Electrochromic devices include a range of technologies that use the electrochromic effect to modulate color or optical properties in response to an electric field [55]. These devices have attracted considerable attention due to their applications in various fields, including smart windows, displays, and optical filters. Understanding the different types of electrochromic devices provides valuable insight into their unique functions and potential applications.
  • An important application of electrochromic devices is the development of smart windows [56]. These windows contain thin films or coatings of electrochromic materials that can switch between transparent and opaque states. By applying a voltage, these windows can dynamically control the amount of light and heat entering a building or vehicle, providing energy-efficient solutions for lighting and air conditioning.
  • Electrochromic displays are another fascinating application of electrochromism [57]. These displays use electrochromic materials that can change color or opacity to produce visual information. Electrical signals selectively drive individual pixels or segments to produce the desired image or text information. The advantages of electrochromic displays are their low power consumption and high contrast capability, making them suitable for e-readers and low-power electronic signage.
  • Electrochromic mirrors are used in automotive applications to reduce glare from the headlights of following vehicles [58]. These mirrors consist of an electrochromic layer sandwiched between two transparent conductive layers. When an electrical voltage is applied, the mirror darkens, reducing the intensity of reflected light and improving driver visibility and safety.
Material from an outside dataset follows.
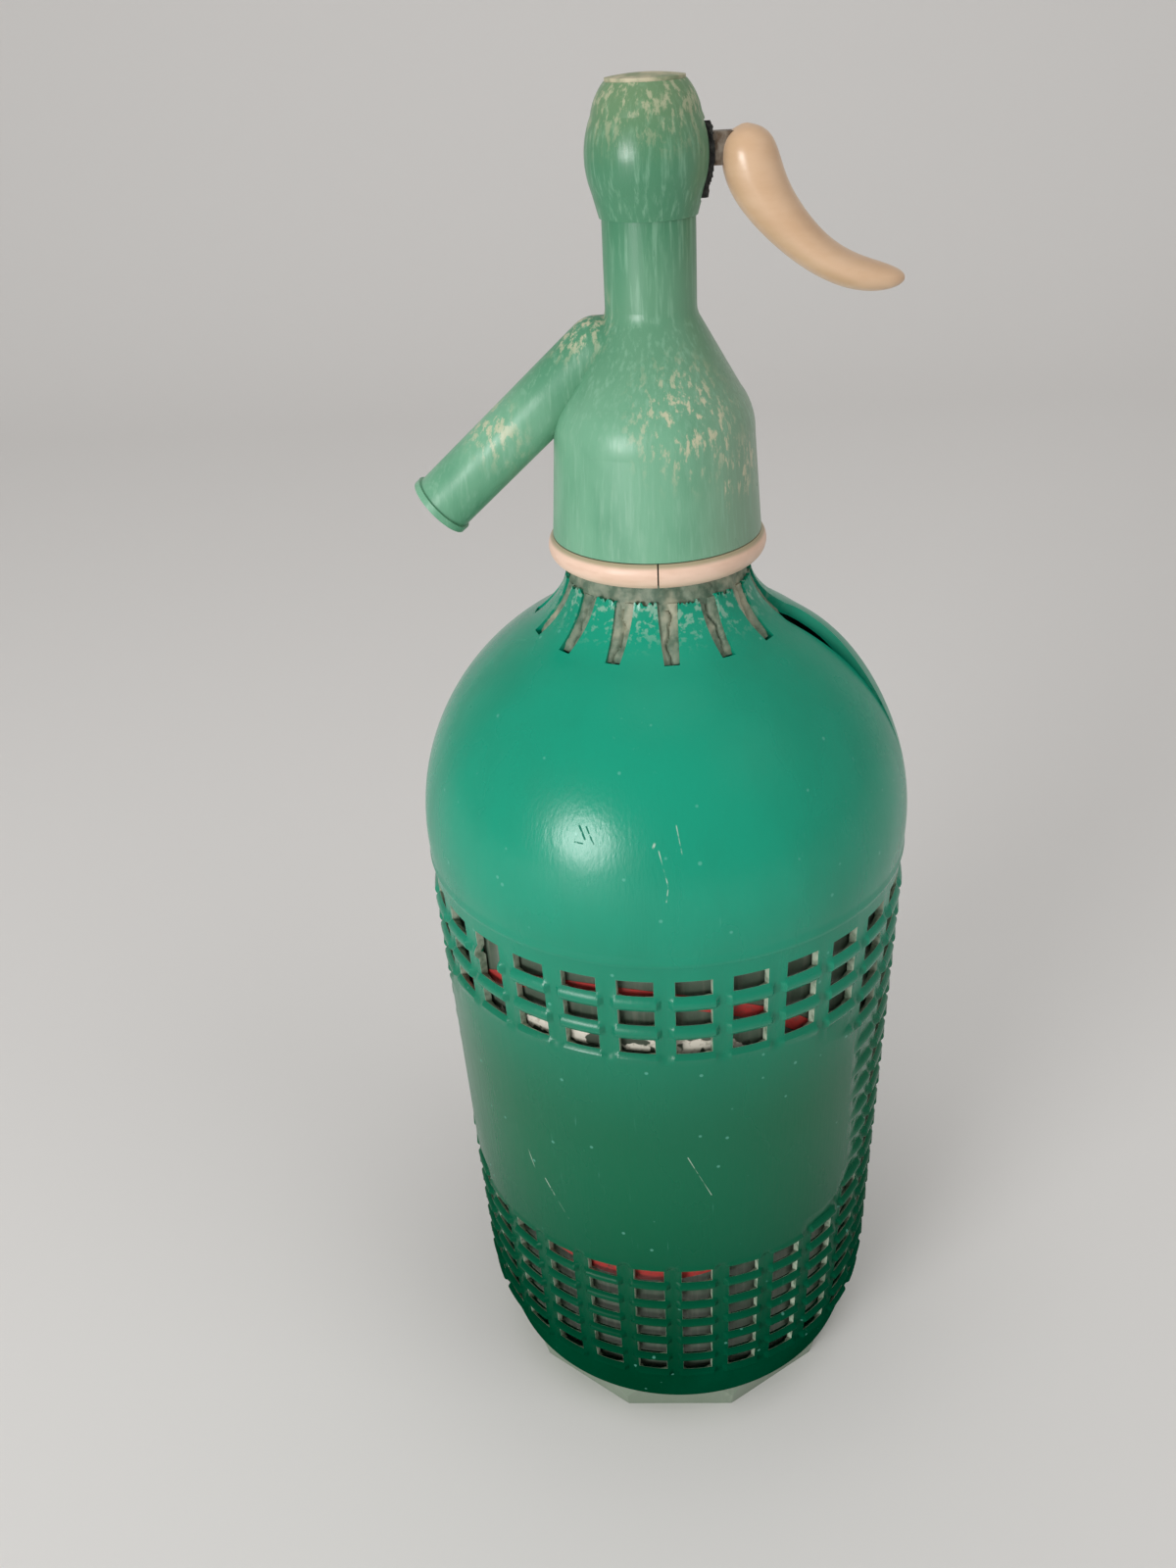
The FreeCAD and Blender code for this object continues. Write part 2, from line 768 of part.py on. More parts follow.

  • Electrochromic materials can be used to fabricate EC sensors that detect and quantify various analytes [59]. In these sensors, a reaction usually occurs between the analyte and a particular electrochromic material, resulting in a color change that can be measured and correlated with the concentration of the analyte. Electrochromic sensors are used in environmental monitoring, food quality control, and medical diagnostics.
  • Recent advances have enabled the integration of electrochromic materials into textiles, resulting in smart fabrics with color-changing capabilities [60]. These fabrics can be used for wearable technology, fashion, or artistic installations to achieve dynamic and interactive designs. The color and appearance of the fabric can be changed by applying an electrical potential, allowing for a customized and customizable esthetic experience.
Various flexible electrode materials and design methods have enabled the fabrication of flexible and stretchable electrochromic devices with excellent mechanical and photoelectric properties. Indium tin oxide on polyethylene terephthalate (ITO/PET) is widely used as a flexible conductive material. In addition, new transparent conductive electrodes such as carbon nanotubes, graphene, and metal-based nanomaterials such as Ag/Au nanowires and soft conductive polymers have emerged as viable alternatives for fabricating flexible electronic devices. Through the use of various electrochromic materials and physical or chemical processes, flexible electrochromic electrodes with electrochromic functionality have emerged, building on advances in flexible electrodes. These advances have paved the way for the development of flexible electrochromic devices.